My point wasn't that international law should be used as a basis for morality. But, when people introduce the term theft, which is a term with largely legal connotations, into the debate (often with the assumption that there must be some form of recompense for the descedents of those whose land was 'stolen') then law must be brought into the debate. My point is that retroactively classifying the European conquest of the Americas as 'theft' (which is a rather big generalisation, given that much of the land was won fairly and squarely by purchase or through battle) is not helpful, as the concept had no real meaning with regards to the relationship between the colonisers and the colonised. Conquest is an appropriate term, one which would have had meaning in the time period. Theft is not.

Theft of land can be compared to automobile theft when there are legitimate grounds to call it theft. If the landowner is recognised as the landowner by legal procedures, and then his land is somehow taken from him, that is theft. Where no established legal procedure other than some bizarre invocation of natural law exists to determine ownership, then the appropriation of land by another cannot be regarded as conquest.

As for your last point, of course, such things are basically bad. But, the fact is that such arguments about European 'theft' of native land are used to demonise the present day descendents of those people. The very idea of reparations and apologies implies moral responsibility on the part of those people. More to the point, this argument about the colonisations being 'theft' only stands up if one applies it to every similar action in human history, and this becomes very problematic as these type of acts are the layers upon which our present society was built. To argue that the Cherokee deserve reparations for American treatment of them, but the Welsh and Irish do not for English treatment of them, does rather smack of selectiveness. I'm not pointing the finger at you here, but more generally at those who look upon the colonisation of the Americas as some great, stand alone moral catastrophe, when really it was simply a continuation of what people have been doing to each other since the dawn of time. I'm not on anybody's side here; there were plenty of good, decent native Americans, just as there were plenty of good, decent colonists, including some of those who ended up waging war against the native populations. I'm simply arguing that a largely black portrayal of the European colonisation as something largely negative is, in my view, wrong.

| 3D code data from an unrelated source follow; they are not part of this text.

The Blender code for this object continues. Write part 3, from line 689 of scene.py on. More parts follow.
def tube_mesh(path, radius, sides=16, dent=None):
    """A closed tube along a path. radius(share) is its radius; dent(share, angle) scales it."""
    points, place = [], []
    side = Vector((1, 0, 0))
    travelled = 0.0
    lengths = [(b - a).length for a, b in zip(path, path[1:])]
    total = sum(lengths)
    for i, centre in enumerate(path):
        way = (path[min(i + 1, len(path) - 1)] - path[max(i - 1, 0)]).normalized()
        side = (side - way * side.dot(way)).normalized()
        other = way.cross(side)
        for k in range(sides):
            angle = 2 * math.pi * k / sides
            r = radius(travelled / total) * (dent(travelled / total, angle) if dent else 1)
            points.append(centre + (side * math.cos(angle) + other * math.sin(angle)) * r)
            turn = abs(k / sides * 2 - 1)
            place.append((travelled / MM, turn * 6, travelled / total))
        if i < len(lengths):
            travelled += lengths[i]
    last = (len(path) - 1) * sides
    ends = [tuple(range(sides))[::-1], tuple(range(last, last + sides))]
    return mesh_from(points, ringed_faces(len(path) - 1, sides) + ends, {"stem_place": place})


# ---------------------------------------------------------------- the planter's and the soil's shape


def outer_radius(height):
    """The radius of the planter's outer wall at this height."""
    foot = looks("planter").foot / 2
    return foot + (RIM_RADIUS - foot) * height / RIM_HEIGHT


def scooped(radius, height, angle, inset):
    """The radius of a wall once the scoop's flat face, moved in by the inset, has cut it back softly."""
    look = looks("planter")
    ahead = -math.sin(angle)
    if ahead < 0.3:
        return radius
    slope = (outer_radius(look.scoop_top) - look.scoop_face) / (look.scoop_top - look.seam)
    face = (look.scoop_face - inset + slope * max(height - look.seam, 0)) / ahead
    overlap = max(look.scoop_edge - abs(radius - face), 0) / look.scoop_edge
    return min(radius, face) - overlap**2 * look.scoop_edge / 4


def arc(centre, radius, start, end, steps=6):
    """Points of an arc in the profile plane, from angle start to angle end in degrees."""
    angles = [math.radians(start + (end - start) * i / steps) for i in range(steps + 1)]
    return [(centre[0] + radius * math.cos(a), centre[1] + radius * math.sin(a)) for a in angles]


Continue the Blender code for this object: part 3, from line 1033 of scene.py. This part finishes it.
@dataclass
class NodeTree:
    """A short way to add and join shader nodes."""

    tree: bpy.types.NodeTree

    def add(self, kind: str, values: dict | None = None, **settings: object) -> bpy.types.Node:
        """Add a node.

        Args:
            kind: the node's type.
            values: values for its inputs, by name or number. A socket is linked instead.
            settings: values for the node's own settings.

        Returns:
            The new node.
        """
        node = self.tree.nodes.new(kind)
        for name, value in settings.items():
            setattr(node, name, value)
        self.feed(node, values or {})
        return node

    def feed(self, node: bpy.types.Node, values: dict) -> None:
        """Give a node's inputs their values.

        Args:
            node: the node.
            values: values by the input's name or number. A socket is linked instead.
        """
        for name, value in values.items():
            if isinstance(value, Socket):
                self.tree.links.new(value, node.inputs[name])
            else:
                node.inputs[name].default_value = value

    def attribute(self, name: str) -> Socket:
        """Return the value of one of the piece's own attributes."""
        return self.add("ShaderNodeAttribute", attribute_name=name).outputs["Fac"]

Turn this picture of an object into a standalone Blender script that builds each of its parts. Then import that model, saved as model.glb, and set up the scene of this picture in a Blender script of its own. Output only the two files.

Don't worry, Cassius, white people have done plenty of awful things since this happened. There's no need to act like white people are being unfairly demonized for this.

Of course they have Xahar, of course they have. Just as blacks, Asians and indeed, Native Americans have done too. In our fallen state as people, we are all equal.

Have you forgotten the past 100 years?  Or did I just step into an alternate reality where the British still own 100% of Ireland instead of just the 15% or so that was subject to bitter civil squabbling for a lot of the time and that there is not party that is dedicated to Welsh nationalism?

If anything, the Cherokees are getting very little compared to the Welsh or the Irish.  And I'm saying this as an Irish American, not some bitter Cherokee.

EDIT: I know you meant this more as a "those who argue" counter point, but I have literally never heard anyone argue that the British should've kept all of Ireland while the American government needs to cede stolen lands back to the Native Americans, which seems to be the implication of the bolded point.